Because Roatan is so long and skinny, most of its resorts and luxury hotels are located on private beaches outside of the island's towns. But that's where the island's life and flavor is found! Roatan's principal communities are the following:
- Coxen Hole: The capital of the Bay Islands is Coxen Hole, Roatan's largest city and the first place you'll see -- both the boat dock and the airstrip are located in Coxen Hole. Though travelers don't tend to remain in the city, it's the island's center for politics and commerce.
- Sandy Bay: Most of Roatan's cultural attractions are located in Sandy Bay, such as the Institute of Marine Sciences and the Carambola Gardens and Marine Reserve. Sandy Bay is just across the narrow width of the island from Coxen Hole.
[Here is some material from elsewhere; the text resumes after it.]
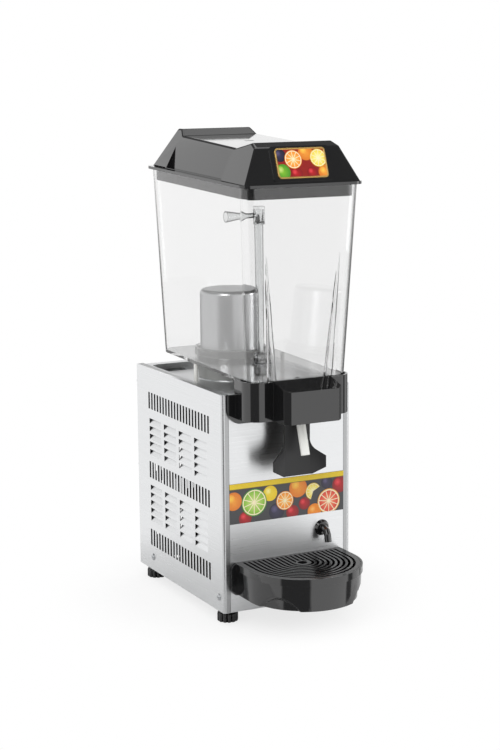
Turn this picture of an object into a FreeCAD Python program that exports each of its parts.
import FreeCAD, Part
import math
import os
import re
import Sketcher

# Juice dispenser with one clear bowl, a cold cylinder, a spray pump and a push lever tap.
# Millimetres. X runs across, Y runs to the back, Z runs up from the counter.
# The origin lies on the counter, in the middle of the four feet.

# Driving dimensions in millimetres, degrees and counts
SIZES = {
    # Casing
    "casing_width": 200,  # outside width of the steel casing
    "casing_depth": 293,  # outside depth of the steel casing
    "casing_height": 309,  # height of the steel casing without its feet
    "sheet_gauge": 1,  # thickness of the sheet steel
    "corner_strip": 9.8,  # width of the side panel that turns onto the front
    "corner_radius": 4,  # outside radius of the folded front corners
    "fold_width": 11,  # width of the folds inside the casing
    "panel_gap": 0.4,  # gap between neighbouring panels
    "deck_recess": 7,  # depth of the pressed recess in the top deck
    "deck_border": 15,  # border around the recess in the top deck

    # Air slots and louvres in the side panels
    "slot_width": 4,  # width of an air slot
    "slot_length": 25,  # length of an air slot
    "slot_pitch": 10.19,  # spacing of the air slots
    "slot_count": 21,  # air slots in a row
    "slot_first": 44.5,  # first air slot behind the front of the casing
    "slot_row_low": 38,  # lower end of the lowest slots above the casing's edge
    "slot_row_middle": 142.5,  # lower end of the middle slots above the casing's edge
    "slot_row_high": 248,  # lower end of the highest slots above the casing's edge
    "louvre_length": 42,  # length of a louvre
    "louvre_height": 8.5,  # height of a louvre
    "louvre_depth": 4.5,  # how far a louvre is pressed in
    "louvre_first": 49.4,  # first louvre behind the front of the casing
    "louvre_low": 75.8,  # lowest louvre above the casing's edge
    "louvre_pitch": 11.8,  # vertical spacing of the louvres
    "louvre_rows": 5,  # louvre rows in a group
    "louvre_columns": 4,  # louvre columns
    "louvre_column_pitch": 52.3,  # spacing of the louvre columns
    "louvre_group_pitch": 102,  # height from the lower to the upper louvre group

    # Openings and fittings in the back
    "vent_width": 4,  # width of a slot in the back
    "vent_length": 34,  # length of a slot in the back
    "vent_pitch": 10,  # spacing of the slots in the back
    "vent_count": 15,  # slots in a row in the back
    "vent_low": 40,  # lowest slots in the back above the casing's edge
    "vent_row_pitch": 50,  # spacing of the rows of slots in the back
    "power_switch_x": 52,  # power switch from the middle
    "pump_switch_x": 24,  # pump switch from the middle
    "gland_x": 50,  # cable gland from the middle
    "switch_half": 9.5,  # half the width of a switch behind the back sheet
    "switch_half_height": 12.9,  # half the height of a switch behind the back sheet

    # Feet
    "foot_height": 18,  # height of the casing's edge above the counter
    "foot_radius": 15,  # radius of a foot knob
    "foot_knob_height": 13,  # height of a foot knob
    "foot_notches": 12,  # grip notches around a foot
    "foot_inset_x": 17,  # foot centre in from the casing's side
    "foot_inset_y": 24,  # foot centre in from the casing's front and back
    "stud_radius": 4,  # radius of the foot's threaded stud
    "thread_clearance": 0.06,  # gap around a turning stud or pin

    # Front print, drain spout
    "print_bottom": 126.4,  # lower edge of the front print above the casing's edge
    "print_height": 57,  # height of the front print
    "screw_low": 20.5,  # side screws above the casing's edge
    "screw_front": 15.5,  # front side screws behind the casing's front
    "screw_back": 50,  # rear side screws ahead of the casing's back
    "screw_radius": 2,  # radius of a screw's shank
    "screw_head": 5.2,  # radius of a screw's head
    "print_thickness": 0.3,  # thickness of the front print
    "spout_inset": 45,  # drain spout in from the casing's right side
    "spout_height": 104.5,  # drain spout above the casing's edge
    "spout_flange_radius": 11.7,  # radius of the drain spout's flange
    "spout_tube_radius": 5,  # radius of the drain spout's tube
    "spout_wall": 1.6,  # thickness of the drain spout's tube
    "drain_back": 28,  # deck's drain hole behind the casing's front

    # Drip tray and grille
    "tray_radius": 83.5,  # outside radius of the drip tray's rim
    "tray_centre": 44,  # centre of the tray's round front ahead of the casing
    "tray_top": 72,  # top of the drip tray above the casing's edge
    "tray_height": 46,  # height of the drip tray
    "tray_rim_height": 10,  # height of the drip tray's rim band
    "tray_step": 1.4,  # step from the rim band in to the tray's wall
    "tray_taper": 2,  # how far the tray's wall leans in down to its floor
    "tray_wall": 2.5,  # thickness of the drip tray's wall
    "tray_floor": 3,  # thickness of the drip tray's floor
    "tray_lip": 2.8,  # width of the rim around the grille
    "tray_back_half": 90,  # half the width of the tray's back plate
    "tray_hook_offset": 48,  # tray hooks from the middle
    "tray_hook_half": 6.5,  # half the width of a tray hook
    "tray_hook_drop": 32.8,  # tray hooks below the tray's top
    "tray_hook_gauge": 3,  # thickness of a tray hook
    "relief_inset": 7.5,  # bottom of the tray's side reliefs in from its rim
    "relief_radius": 54.5,  # radius of the arch that bounds a side relief
    "relief_drop": 33.5,  # centre of that arch below the tray's underside
    "relief_angle": 37.5,  # side reliefs round from the tray's sides, degrees
    "grille_thickness": 4,  # thickness of the drip grille
    "grille_slot": 3.8,  # width of a grille slot
    "grille_pitch": 7.2,  # spacing of the grille slots
    "grille_rings": 10,  # bent slots in the grille
    "grille_hub": 9.4,  # radius of the grille's hub
    "grille_hole": 6.8,  # radius of the finger hole in the hub
    "grille_bar": 3,  # width of the bar behind the ribs

    # Bowl
    "bowl_wall": 3,  # thickness of the bowl's wall
    "bowl_floor": 4,  # thickness of the bowl's floor
    "bowl_corner": 20,  # radius of the bowl's corners
    "bowl_low_half": 75,  # half the bowl's width at its floor
    "bowl_high_half": 88,  # half the bowl's width at its rim
    "bowl_low_front": 41,  # bowl's front ahead of the casing, at its floor
    "bowl_high_front": 55,  # bowl's front ahead of the casing, at its rim
    "bowl_low_back": 256,  # bowl's back behind the casing's front, at its floor
    "bowl_high_back": 262,  # bowl's back behind the casing's front, at its rim
    "bowl_lift": 21.2,  # underside of the bowl above the casing, at the casing's middle
    "bowl_height": 268.7,  # height of the bowl at the casing's middle
    "floor_fall": 1.3,  # slope of the bowl's floor down to the tap, degrees
    "rim_fall": 2.1,  # slope of the bowl's rim down to the front, degrees
    "flute_radius": 5,  # radius of the front flutes at the bowl's floor
    "flute_height": 172,  # height of the front flutes
    "flute_low_offset": 43,  # flute from the middle, at the floor
    "flute_high_offset": 56,  # flute from the middle, at its upper end

    # Cold cylinder, pump and spray
    "cold_radius": 42.5,  # radius of the cold cylinder
    "cold_height": 121,  # height of the cold cylinder above the casing
    "cold_back": 174.5,  # cold cylinder's axis behind the casing's front
    "cold_wall": 1,  # thickness of the cold cylinder's steel
    "gasket_width": 5,  # width of the gasket between cold cylinder and bowl
    "post_back": 146,  # bowl posts behind the casing's front
    "post_radius": 3.2,  # radius of a bowl post
    "pump_back": 80,  # pump axis behind the casing's front
    "well_radius": 14.5,  # inside radius of the pump well
    "well_depth": 21,  # depth of the pump well below the bowl's floor
    "impeller_radius": 11,  # radius of the impeller
    "impeller_height": 8,  # height of the impeller
    "spray_radius": 5.2,  # outside radius of the spray tube
    "spray_top": 226,  # spray tube's upper end above the casing
    "nozzle_reach": 50,  # reach of the spray nozzle from its tube

    # Lid
    "lid_half": 92,  # half the width of the lid's rim
    "lid_front": 57,  # lid's rim ahead of the casing
    "lid_back": 266,  # lid's rim behind the casing's front
    "lid_corner": 15,  # radius of the lid rim's corners
    "lid_wall": 2.5,  # thickness of the lid's wall
    "lid_rim_height": 4,  # height of the lid's rim
    "lid_step": 3.5,  # step from the lid's rim in to its sides
    "lid_top_half": 60,  # half the width of the lid's top
    "lid_rise": 50.6,  # top of the lid's front block above the bowl's rim at the casing's middle
    "lid_lean": 18,  # how far the lid's front leans back
    "lid_brow": 6.5,  # height of the bevel above the lid's front
    "brow_front": 19,  # upper end of that bevel ahead of the casing
    "lid_dip": 8.5,  # dip of the lid's deck behind its front block
    "dip_back": 22,  # lowest line of the lid's deck behind the casing's front
    "deck_rise": 1.5,  # back of the lid's deck above its front block
    "lid_ridge": 11,  # height of the lid's rear ridge above its front block
    "ridge_foot": 200,  # foot of the rear ridge behind the casing's front
    "ridge_front": 213,  # front of the ridge's top behind the casing's front
    "ridge_back": 229,  # back of the ridge's top behind the casing's front
    "lid_rounding": 5,  # radius of the lid's corners
    "grip_ledge": 4.5,  # ledge of the side grips above the bowl's rim
    "grip_low_half": 78.5,  # half the width between the grips at the foot of their faces
    "grip_high_half": 60.5,  # half the width between the grips at the lid's top
    "badge_half": 37.8,  # half the width of the lid's badge
    "badge_height": 42,  # height of the lid's badge
    "badge_low": 8,  # lower edge of the badge above the foot of the lid's front
    "badge_corner": 5,  # radius of the badge's corners
    "badge_frame": 2,  # width of the badge's raised frame
    "skirt_height": 16,  # height of the lid's skirt inside the bowl
    "grip_front": 24,  # front end of the lid's side grips behind the casing's front
    "grip_back": 212,  # back end of the lid's side grips behind the casing's front

    # Front cover and tap
    "cover_wall": 2.5,  # thickness of the front cover
    "wing_half": 81,  # half the width of the cover's wings
    "wing_front": 45,  # front of the wings ahead of the casing
    "wing_radius": 24,  # radius of the wings' corners
    "cover_drop": 33,  # lower edge of the cover below the casing's top
    "wing_rise": 21,  # upper edge of the wings above the casing's top
    "box_half": 44,  # half the width of the cover's middle box
    "box_front": 82,  # front of the middle box ahead of the casing
    "box_chamfer": 7.5,  # chamfer of the box's upright edges
    "flange_half": 93,  # half the width of the cover's flange
    "flange_thickness": 3,  # thickness of the cover's flange
    "flange_drop": 41,  # lower edge of the flange below the casing's top
    "cover_screw_out": 22,  # cover screws out from the middle box
    "cover_screw_drop": 18,  # cover screws below the casing's top
    "pivot_front": 17,  # lever pivot ahead of the casing
    "pivot_drop": 9,  # lever pivot below the casing's top
    "pin_radius": 2,  # radius of the lever pin
    "barrel_radius": 4.6,  # radius of the lever's hinge barrel
    "lug_width": 4,  # width of the cover's two lever lugs
    "lever_half": 19.4,  # half the width of the lever's neck
    "lever_front": 31,  # front face of the lever ahead of the casing
    "lever_thickness": 4,  # thickness of the lever
    "lever_length": 107,  # lever's lower end below its pivot
    "paddle_height": 50.4,  # height of the lever's paddle
    "paddle_round": 20,  # radius of the hollow corner between neck and paddle wing
    "paddle_turn": 55,  # turn of that corner, degrees
    "paddle_wing": 22.4,  # width of each paddle wing
    "paddle_angle": 25,  # angle of the paddle wings, degrees
    "outlet_radius": 6.2,  # outside radius of the outlet tube
    "outlet_bore": 4,  # bore radius of the outlet tube
    "outlet_front": 29,  # outlet spigot ahead of the casing
    "outlet_angle": 17.5,  # forward lean of the outlet tube, degrees
    "outlet_bend": 4.5,  # bend of the outlet tube below the casing's top
    "outlet_drop": 83,  # lower end of the outlet tube below the casing's top

    # Machinery inside the casing
    "compressor_radius": 52,  # radius of the compressor's shell
    "compressor_height": 118,  # height of the compressor
    "compressor_x": 30,  # compressor's axis right of the middle
    "compressor_back": 205,  # compressor's axis behind the casing's front
    "mount_half_x": 46,  # compressor's mounts left and right of its axis
    "mount_half_y": 42,  # compressor's mounts ahead of and behind its axis
    "condenser_front": 25,  # front of the condenser behind the casing's front
    "condenser_depth": 130,  # length of the condenser
    "condenser_height": 132,  # height of the condenser
    "condenser_thickness": 26,  # thickness of the condenser
    "condenser_fins": 10,  # fins of the condenser
    "fan_radius": 50,  # radius of the fan
    "pump_motor_radius": 24,  # radius of the pump motor
    "pump_motor_height": 42,  # height of the pump motor
    "pipe_radius": 3,  # radius of the copper pipes
}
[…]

- French Harbour: Lively French Harbour is the core of Roatan's fishing trade. Several of Roatan's most exclusive hotels are located here, as well as the island's only Iguana conservatory.
- Punta Gorda: The only Garifuna settlement on Roatan, Punta Gorda boasts a dynamic culture that has remained largely unchanged since the late 1700s. Travelers are welcome. Many of Roatan's other local villages are found on this part of the island, like Jonesvile, Oak Ridge, Port Royal, and Camp Bay.
What to Do:
Dive! I know, you've got to surface sometime.
Luckily, there's no end to Roatan's diversions. Besides diving and snorkeling, Roatan's beautiful waters can be enjoyed through kayaking, charter fishing trips, and glass-bottom boat tours. The island's inland attractions include horseback riding, bicycling, museums, and miniature golf. Best of all, there are two separate canopy tours! For some different scenery (like you'll need it), book a boat out to other Honduran islands, like the pristine Cayos Cochinos, or a plane to the Copan ruins in western Honduras.
Dinnertime on Roatan is always an adventure. While fresh fish and lobster is the most obvious choice, don't shy away from local Caribbean cuisine, like conch fritters and coconut bread.
When to Go:
Roatan's temperatures consistently remain in the eighties year-round. The winter rainy season begins in October and lasts until January or February. June and July can also be quite rainy.
Getting There and Around:
Taca, Delta, and Continental airlines fly direct to Roatan International Airport from Houston and Miami (certain days only). Flights from other cities connect in Tegucigalpa and/or San Pedro Sula. Overland travelers should head to the port city of La Ceiba, where they can book a ferry out to the island. Once you're on the island, take a bus or a taxi. Or if you prefer to navigate yourself, Roatan has several car rental companies.
Tips and Practicalities:
It pays (literally) to exchange your money for Honduran currency, the Lempira, at a bank in French Harbour or Coxen Hole. Prices in US dollars are usually hiked a bit.
When Columbus landed on Roatan in the early 1500s, he wrote: "I have never tasted sweeter water of better quality." As much as we'd like to believe him, we always recommend drinking bottled water in Central America.
Americans already know the basilisk by an intriguing name: the Jesus Lizard, named after its amazing talent for walking (or running, rather) on water. Yet its name on Roatan is even funnier: the Monkey Lala! Keep an eye out for these harmless little dragons.